The only reason the ALJ stated to discount Dr. Becton's opinion was that the February 2012 questionnaire "failed to identify what functional limitations were associated with her diagnosis of ADHD." R. 25. However, Dr. Becton's failure to complete an unrelated form a month after she opined Plaintiff met ADHD Listing 112.11 does not constitute good cause to reject Dr. Becton's January 2012 opinion that Plaintiff met Listing 112.11 because it does not demonstrate that the January 2012 opinion is unsupported by objective medical evidence, merely conclusory, or inconsistent with the physician's medical record. Lewis, 125 F.3d at 1440.

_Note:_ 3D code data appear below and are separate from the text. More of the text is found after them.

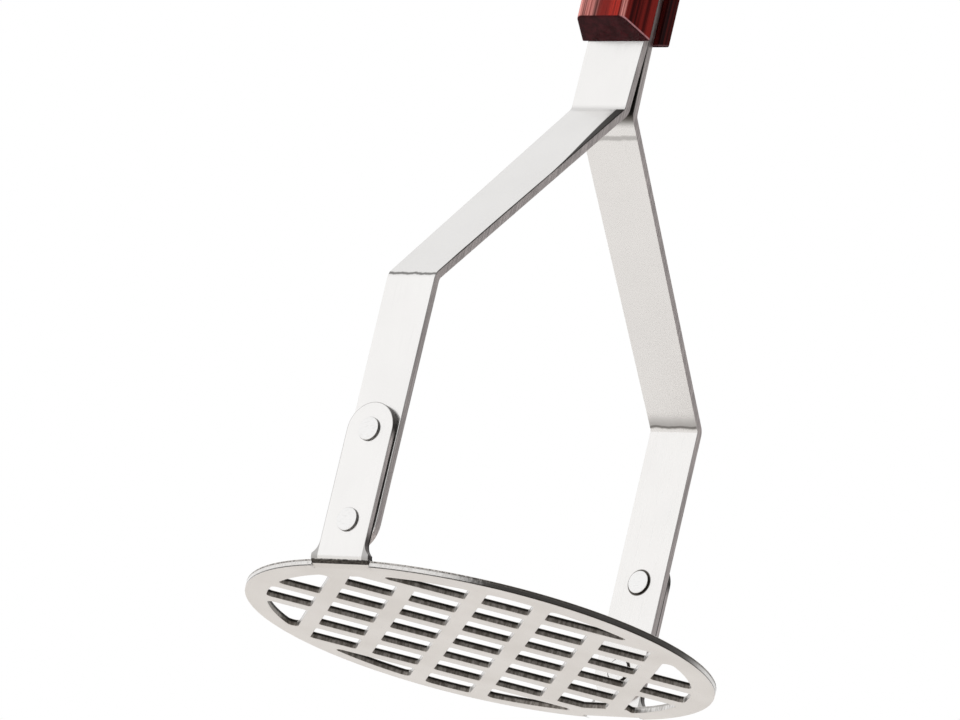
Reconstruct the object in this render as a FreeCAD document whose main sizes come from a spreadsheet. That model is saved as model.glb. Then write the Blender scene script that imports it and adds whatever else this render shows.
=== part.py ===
import FreeCAD, Part
import math
import os
import Sketcher
from FreeCAD import Placement, Rotation, Vector

# A riveted potato masher: a punched round plate with two tabs bent up from its edge, two bent
# strap arms riveted to the tabs, and two wooden scales riveted over the straps' tangs.
# +Z runs up the handle, the straps bend in the XZ plane, and the plate's underside is at Z = 0.

SIZES = {
    # mash plate
    "plate_diameter": 118.0,
    "plate_gauge": 1.8,
    "rim_width": 5.6,           # land between the plate's edge and the punched field
    "hole_side": 11.7,
    "hole_corner": 0.8,
    "hole_pitch": 15.9,
    "field_offset": 1.5,        # the punched field sits this far off the plate's centre
    "tip_round": 1.5,           # corners that the field's round outline cuts
    # tabs
    "tab_stand": 0.4,           # the tab's outer face stands this far past the plate's edge
    "tab_width": 14.0,
    "tab_base_width": 17.6,
    "tab_neck_round": 4.0,
    "tab_bend": 1.2,            # inside radius of the bend
    "rivet_low": 11.7,
    "rivet_high": 34.8,
    # strap arms
    "strap_gauge": 2.0,
    "strap_width": 14.8,
    "tang_width": 17.6,
    "strap_bend": 1.6,          # inside radius of the elbow and the neck
    "elbow_height": 75.6,
    "neck_height": 139.0,
    "neck_gap": 1.5,            # between the two straps where they meet
    "tang_end_round": 4.0,
    # handle
    "handle_height": 157.3,
    "handle_length": 112.0,
    "tang_margin": 3.0,         # the tang ends this far below the handle's top
    "scale_thickness": 8.5,
    "scale_width": 21.0,
    "scale_face": 14.4,         # width of the flat outer face, between the slanting flanks
    "scale_edge": 2.0,          # rounding of the long outer edges
    "end_slope": 3.2,           # the end faces lean back this much over the thickness
    "end_round": 0.5,
    "hang_hole": 6.0,
    "hang_hole_margin": 10.0,
    # tab rivets
    "rivet_shank": 4.0,
    "rivet_head": 6.0,
    "rivet_head_height": 0.6,
    "rivet_head_round": 0.25,
    # handle rivets
    "first_rivet": 17.0,        # from the handle's lower end
    "rivet_spacing": 34.0,
    "cap_diameter": 8.0,
    "cap_depth": 1.5,
    "socket_diameter": 5.0,
    "post_diameter": 3.2,
    "post_play": 1.0,           # left at the end of the post and at the end of the socket
    "clearance": 0.05,          # radial, round every shank and cap
}
ROWS = 5                        # full rows of openings each way, about the field's centre
HANDLE_RIVETS = ("lower", "middle", "upper")
Y, Z = Vector(0, 1, 0), Vector(0, 0, 1)

doc = FreeCAD.newDocument("masher")
sheet = doc.addObject("Spreadsheet::Sheet", "Sizes")
for row, (alias, size) in enumerate(SIZES.items(), start=1):
    sheet.set(f"A{row}", alias)
    sheet.set(f"B{row}", str(size))
    sheet.setAlias(f"B{row}", alias)
doc.recompute()

S = {alias: f"Sizes.{alias}" for alias in SIZES}
FIELD_RADIUS = "Sizes.plate_diameter / 2 - Sizes.rim_width"
TAB_FACE = "Sizes.plate_diameter / 2 + Sizes.tab_stand"
STRAP_FACE = f"{TAB_FACE} - Sizes.plate_gauge"
PAST_EDGE = f"{TAB_FACE} + Sizes.rim_width"
HANDLE_TOP = "Sizes.handle_height + Sizes.handle_length"
TANG_TOP = f"{HANDLE_TOP} - Sizes.tang_margin"
HOLE_HEIGHT = f"{HANDLE_TOP} - Sizes.hang_hole_margin"
HALF_HANDLE = "Sizes.strap_gauge + Sizes.scale_thickness"
FAR = 400.0                     # past every edge of the object

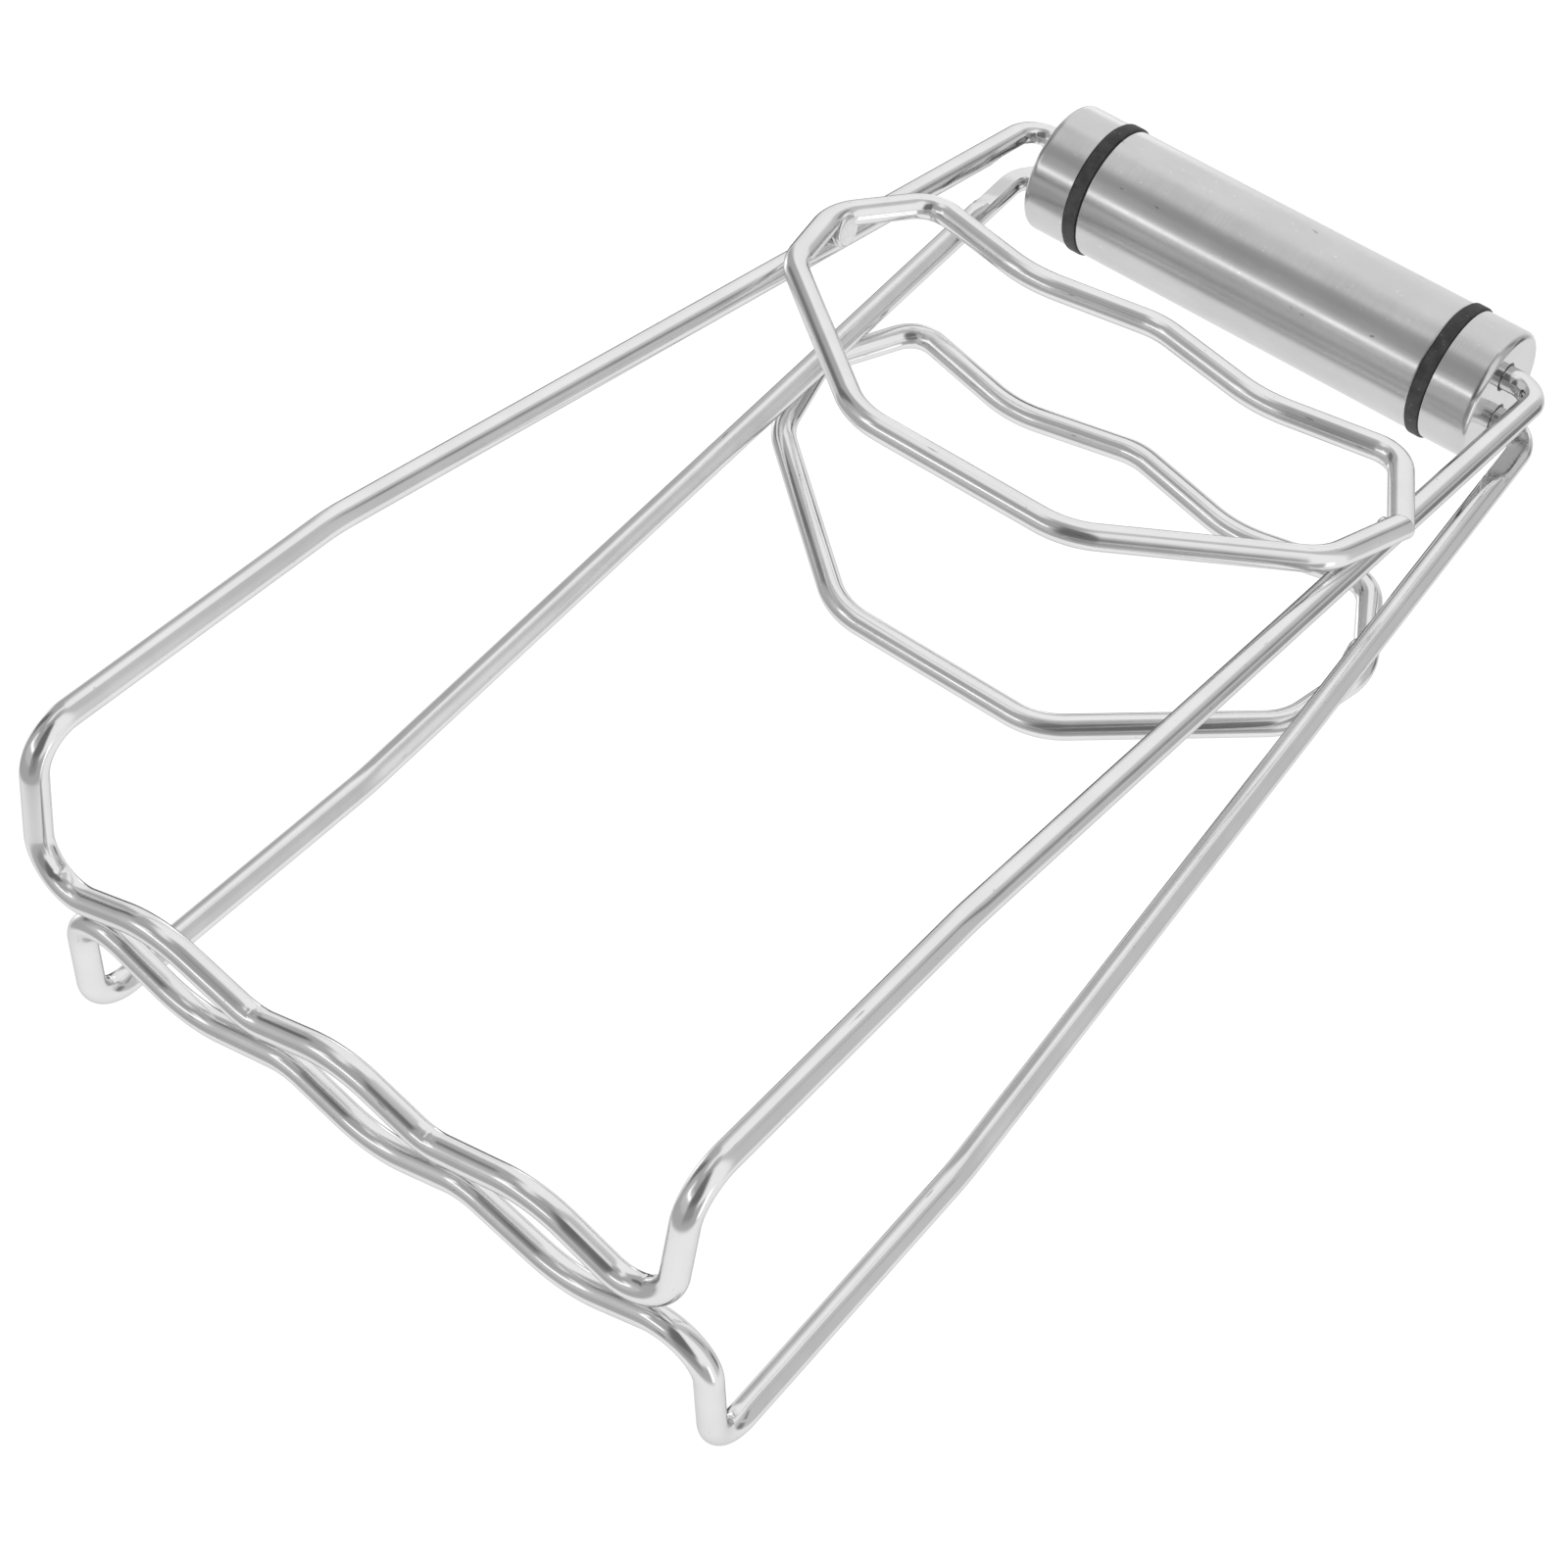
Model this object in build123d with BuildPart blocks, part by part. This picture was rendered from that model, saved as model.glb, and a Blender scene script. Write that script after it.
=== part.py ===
"""Wire jar and dish lifter.

A round steel handle carries two identical bent-wire frames. The second frame is the first one
turned half a turn about the Y axis. Each frame swings on its two inturned wire ends, which sit in
bores in the handle's end caps. A finger loop is welded on the outer face of each frame.

Frame of reference, in millimetres: the origin is the centre of the handle, +X runs along the
handle, -Y runs forward to the jaws and +Z is the normal of the plane between the two frames.
"""

import os

from build123d import *

# ---------------------------------------------------------------- driving dimensions
WIRE_DIAMETER = 4.5

# handle
HANDLE_DIAMETER = 24.5
TUBE_LENGTH = 70.6
TUBE_WALL = 0.8
TUBE_RIM_RADIUS = 0.5
RING_WIDTH = 2.5
RING_PROUD = 0.4
CAP_LENGTH = 9.2
CAP_RIM_RADIUS = 1.3
CAP_WALL = 0.8
CAP_END_WALL = 1.6
SPIGOT_LENGTH = 10.0
EDGE_BREAK = 0.25
FIT_CLEARANCE = 0.02

# pivots
PIVOT_OFFSET = 4.8
PIVOT_CLEARANCE = 0.10
BORE_CHAMFER = 0.45
END_DEPTH = 17.0

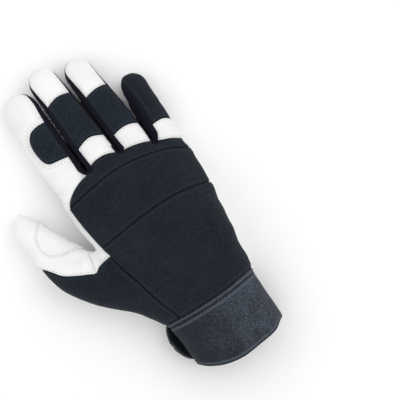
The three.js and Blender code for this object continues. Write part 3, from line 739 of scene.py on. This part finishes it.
def walled(surface, puff, roll, wall, sink, cloth, rows):
    """A panel of cloth or leather: rolled in at its seams, swelling between them, with a wall."""
    for depth in (share * roll for share in RIM_LOOPS):
        d = edge_distance(surface[0], surface[2])
        surface = joined(list(cut(surface, d - depth)))
    points, normal, tris = surface
    d = edge_distance(points, tris)
    inner_rim = 1 - np.minimum(d, RIM_END * roll) / (RIM_END * roll)
    rise = -roll * (1 - np.sqrt(np.maximum(1 - inner_rim ** 2, 0)))
    rise = rise + puff * (1 - np.exp(-d / SWELL_START)) - sink
    fold = relief(points, normal, d, cloth) * np.clip(d / FOLD_START, 0, 1)
    for level in rows:
        fold = fold - ROW_PULL * np.exp(-((d - level) / ROW_WIDTH) ** 2)
    outer = points + normal * (rise + fold)[:, None]
    inner = points - normal * (wall + sink - np.minimum(fold, 0))[:, None]
    outer[:, 2] = np.maximum(outer[:, 2], FLOOR_GAP)
    e = edge_list(tris)
    n = len(points)
    rim = np.vstack([np.stack([e[:, 1], e[:, 0], e[:, 0] + n], 1),
                     np.stack([e[:, 1], e[:, 0] + n, e[:, 1] + n], 1)])
    return (np.vstack([outer, inner]), np.vstack([tris, tris[:, ::-1] + n, rim]), d, points,
            (outer, normals(outer, tris), tris))


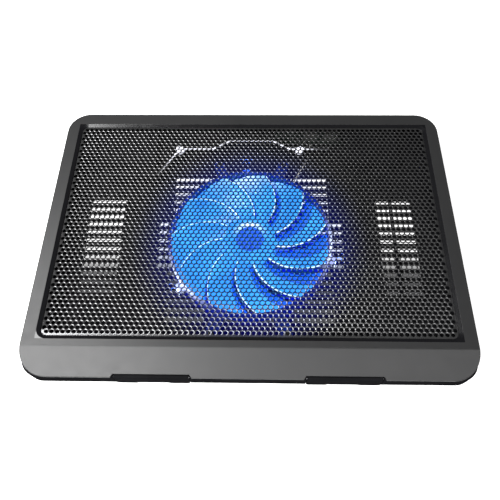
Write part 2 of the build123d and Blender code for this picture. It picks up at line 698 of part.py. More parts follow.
# ---------------------------------------------------------------- rear legs
leg_low, leg_high = leg_axis_z - leg_barrel_r, leg_axis_z + 1.4
for side, s in (("left", -1), ("right", 1)):
    x0 = s * leg_x
    with BuildPart() as leg:
        with BuildSketch(Plane.YZ.offset(x0 - leg_w / 2)):
            with Locations((leg_axis_y, leg_axis_z)):
                Circle(leg_barrel_r)
            with Locations((leg_axis_y - leg_reach / 2, (leg_low + leg_high) / 2)):
                Rectangle(leg_reach, leg_high - leg_low)
        extrude(amount=leg_w)
        fillet(leg.faces().sort_by(Axis.Y)[0].edges().filter_by(Axis.Z), 4.0)
        # finger grip and hollow underside
        with BuildSketch(Plane.XY.offset(leg_low)):
            with Locations((x0, leg_axis_y - leg_reach / 2 - 1.0)):
                RectangleRounded(leg_w - 10.0, leg_reach - 14.0, 2.0)
                Rectangle(2.0, leg_reach - 14.0, mode=Mode.SUBTRACT)
        extrude(amount=2.6, mode=Mode.SUBTRACT)
        with BuildSketch(Plane.XY.offset(leg_low)):
            with Locations((x0, leg_axis_y - leg_reach)):
                Rectangle(24.0, 6.0)
        extrude(amount=3.2, mode=Mode.SUBTRACT)
        with BuildSketch(Plane.YZ.offset(x0 - leg_w / 2)):
            with Locations((leg_axis_y, leg_axis_z)):
                Circle(leg_pin_r + gap)
        extrude(amount=leg_w, mode=Mode.SUBTRACT)
    save(leg.part, f"leg_{side}")

    with BuildPart() as tip:
        with Locations((x0, leg_axis_y - leg_reach - 1.0 + 2.0, leg_low + 1.6)):
            Box(23.9, 4.0, 3.2)
        fillet(tip.faces().sort_by(Axis.Y)[0].edges(), 0.8)
    save(tip.part, f"leg_{side}_tip")

    with BuildPart() as pin:
        with BuildSketch(Plane.YZ.offset(x0 - bay_w / 2 - 1.7)):
            with Locations((leg_axis_y, leg_axis_z)):
                Circle(leg_pin_r)
        extrude(amount=bay_w + 3.4)
        chamfer(pin.edges().filter_by(GeomType.CIRCLE), 0.25)
    save(pin.part, f"leg_{side}_pin")

# ---------------------------------------------------------------- front stops
for side, s in (("left", -1), ("right", 1)):
    x0 = s * stop_x
    with BuildPart() as stop:
        with BuildSketch(Plane.YZ.offset(x0 - stop_w / 2)):
            with Locations((stop_axis_y, stop_axis_z)):
                Circle(stop_barrel_r)
            with Locations((-half_d + stop_t / 2, (stop_axis_z + stop_tip_z) / 2)):
                Rectangle(stop_t, stop_axis_z - stop_tip_z)
        extrude(amount=stop_w)
        fillet(stop.faces().sort_by(Axis.Z)[0].edges().filter_by(Axis.Y), 2.5)
        # shallow finger scoop along the lower edge
        with BuildSketch(Plane.XZ.offset(half_d + 1)):
            with Locations((x0, stop_tip_z)):
                SlotOverall(26.0, 3.2)
        extrude(amount=-1.9, mode=Mode.SUBTRACT)
        with BuildSketch(Plane.YZ.offset(x0 - stop_w / 2)):
            with Locations((stop_axis_y, stop_axis_z)):
                Circle(stop_pin_r + gap)
        extrude(amount=stop_w, mode=Mode.SUBTRACT)
    save(stop.part, f"stop_{side}")

    with BuildPart() as pin:
        with BuildSketch(Plane.YZ.offset(x0 - stop_bay_w / 2 - 2.8)):
            with Locations((stop_axis_y, stop_axis_z)):
                Circle(stop_pin_r)
        extrude(amount=stop_bay_w + 5.6)
    save(pin.part, f"stop_{side}_pin")
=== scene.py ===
import math

import bmesh
import bpy
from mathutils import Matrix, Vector, geometry


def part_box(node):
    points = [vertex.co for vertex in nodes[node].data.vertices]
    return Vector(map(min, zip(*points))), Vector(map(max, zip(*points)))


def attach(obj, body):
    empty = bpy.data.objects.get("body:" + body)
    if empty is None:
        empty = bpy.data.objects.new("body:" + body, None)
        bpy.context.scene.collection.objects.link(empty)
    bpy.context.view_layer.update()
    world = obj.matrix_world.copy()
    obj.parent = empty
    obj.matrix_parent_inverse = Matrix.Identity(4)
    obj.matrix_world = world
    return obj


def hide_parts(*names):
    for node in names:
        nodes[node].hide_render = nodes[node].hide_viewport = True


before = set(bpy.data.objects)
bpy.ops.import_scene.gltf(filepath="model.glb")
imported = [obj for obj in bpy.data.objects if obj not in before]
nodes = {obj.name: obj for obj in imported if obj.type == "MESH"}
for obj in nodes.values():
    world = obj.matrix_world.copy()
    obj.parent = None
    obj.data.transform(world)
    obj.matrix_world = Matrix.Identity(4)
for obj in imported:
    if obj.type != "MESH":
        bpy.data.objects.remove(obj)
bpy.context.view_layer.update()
scene = bpy.context.scene

# ---------------------------------------------------------------- places taken from the frame
FAN_Y = sum(v.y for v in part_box("fan_shaft")) / 2  # fan axis, in metres
FAN_X = sum(v.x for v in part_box("fan_shaft")) / 2
PANEL_LO, PANEL_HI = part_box("mesh_panel")
HIDDEN_EDGE = 0.0045  # the panel's rim lies this far under the frame
BAND_W = 0.0031  # sloping black band round the window
BAND_INSET = 0.00015
BAND_HALF_X = (PANEL_HI.x - PANEL_LO.x) / 2 - HIDDEN_EDGE + BAND_W - BAND_INSET
BAND_HALF_Y = (PANEL_HI.y - PANEL_LO.y) / 2 - HIDDEN_EDGE + BAND_W - BAND_INSET
LED_ANGLES = (93.0, 218.0, 345.0)  # degrees round the fan
LED_RADIUS, LED_GLOW_Z = 0.078, 0.0205
BLADES, BLADE_PHASE, BLADE_SWEEP, BLADE_SPAN = 11, 13.4, 32.0, 29.5
BLADE_ROOT, BLADE_REACH = 20.8, 47.5  # mm


# ---------------------------------------------------------------- node helpers
class Nodes:
    """A short way to write a material's node tree."""

    def __init__(self, name):
        self.mat = bpy.data.materials.new(name)
        self.mat.use_nodes = True
        self.tree = self.mat.node_tree
        self.tree.nodes.clear()
        self.out = self.tree.nodes.new("ShaderNodeOutputMaterial")
        self.coord = self.tree.nodes.new("ShaderNodeTexCoord").outputs["Object"]

    def link(self, value, socket):
        if isinstance(value, bpy.types.NodeSocket):
            self.tree.links.new(value, socket)
        else:
            socket.default_value = value

    def math(self, op, a, b=0.0, c=0.0, clamp=False):
        n = self.tree.nodes.new("ShaderNodeMath")
        n.operation = op
        n.use_clamp = clamp
        for i, v in enumerate((a, b, c)):
            self.link(v, n.inputs[i])
        return n.outputs[0]

    def ramp(self, value, lo, hi, to_lo=0.0, to_hi=1.0, smooth=False):
        n = self.tree.nodes.new("ShaderNodeMapRange")
        n.interpolation_type = "SMOOTHSTEP" if smooth else "LINEAR"
        self.link(value, n.inputs["Value"])
        for key, v in (("From Min", lo), ("From Max", hi), ("To Min", to_lo), ("To Max", to_hi)):
            self.link(v, n.inputs[key])
        return n.outputs["Result"]

    def noise(self, scale, detail=2.0, rough=0.5, vector=None, stretch=None):
        n = self.tree.nodes.new("ShaderNodeTexNoise")
        vec = vector or self.coord
        if stretch:
            m = self.tree.nodes.new("ShaderNodeMapping")
            m.inputs["Scale"].default_value = stretch
            self.tree.links.new(vec, m.inputs["Vector"])
            vec = m.outputs["Vector"]
        self.tree.links.new(vec, n.inputs["Vector"])
        n.inputs["Scale"].default_value = scale
        n.inputs["Detail"].default_value = detail
        n.inputs["Roughness"].default_value = rough
        return n.outputs["Fac"]

    def voronoi(self, scale, feature="F1"):
        n = self.tree.nodes.new("ShaderNodeTexVoronoi")
        n.feature = feature
        self.tree.links.new(self.coord, n.inputs["Vector"])
        n.inputs["Scale"].default_value = scale
        return n.outputs["Distance"]

    def wave(self, scale, axis="X"):
        n = self.tree.nodes.new("ShaderNodeTexWave")
        n.bands_direction = axis
        self.tree.links.new(self.coord, n.inputs["Vector"])
        n.inputs["Scale"].default_value = scale
        return n.outputs["Fac"]

    def mix(self, fac, a, b):
        n = self.tree.nodes.new("ShaderNodeMix")
        n.data_type = "RGBA"
        self.link(fac, n.inputs[0])
        for v, socket in ((a, n.inputs[6]), (b, n.inputs[7])):
            if isinstance(v, bpy.types.NodeSocket):
                self.tree.links.new(v, socket)
            else:
                socket.default_value = (*v, 1.0)
        return n.outputs[2]

    def xyz(self):
        n = self.tree.nodes.new("ShaderNodeSeparateXYZ")
        self.tree.links.new(self.coord, n.inputs[0])
        return n.outputs

    def bump(self, height, strength, distance, before=None):
        n = self.tree.nodes.new("ShaderNodeBump")
        n.inputs["Strength"].default_value = strength
        n.inputs["Distance"].default_value = distance
        self.tree.links.new(height, n.inputs["Height"])
        if before is not None:
            self.tree.links.new(before, n.inputs["Normal"])
        return n.outputs["Normal"]

    def surface(self, **inputs):
        n = self.tree.nodes.new("ShaderNodeBsdfPrincipled")
        for key, v in inputs.items():
            socket = n.inputs[key.replace("_", " ")]
            if isinstance(v, tuple) and len(v) == 3 and socket.type == "RGBA":
                v = (*v, 1.0)
            self.link(v, socket)
        self.tree.links.new(n.outputs[0], self.out.inputs["Surface"])
        return n

    def polar(self):
        """Distance from the fan's axis in mm, and angle round it in degrees."""
        p = self.xyz()
        x, y = self.math("SUBTRACT", p["X"], FAN_X), self.math("SUBTRACT", p["Y"], FAN_Y)
        squares = self.math("ADD", self.math("MULTIPLY", x, x), self.math("MULTIPLY", y, y))
        radius = self.math("MULTIPLY", self.math("SQRT", squares), 1000.0)
        angle = self.math("MULTIPLY", self.math("ARCTAN2", y, x), 180 / math.pi)
        return radius, angle, p["Z"]

    def near_angle(self, angle, centre, half):
        """1 at an angle and 0 from half degrees away, all in degrees."""
        turned = self.math("SUBTRACT", angle, centre)
        wrapped = self.math("WRAP", turned, 180.0, -180.0)
        return self.ramp(self.math("ABSOLUTE", wrapped), 0.0, half, 1.0, 0.0, smooth=True)

    def both(self, a, b):
        return self.math("MULTIPLY", a, b)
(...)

In sum, the ALJ's decision is not supported by substantial evidence because he did not demonstrate good cause to reject Dr. Becton's January 2012 opinion that Claimant meets Listing 112.11. As such, remand is warranted. The Court need not reach Plaintiff's remaining contentions. Of course, on remand, Plaintiff's claims must be evaluated in accordance with the three-step sequential evaluating process and in compliance with the applicable regulations and case law in all respects.
For the reasons set forth above, the Court REPORTS and RECOMMENDS pursuant to sentence four of 42 U.S.C. § 405(g), that the Commissioner's final decision be REVERSED and that the case be REMANDED to the Commissioner for further consideration in accordance with this opinion.
SO REPORTED and RECOMMENDED this 21st day of July, 2015, at Augusta, Georgia.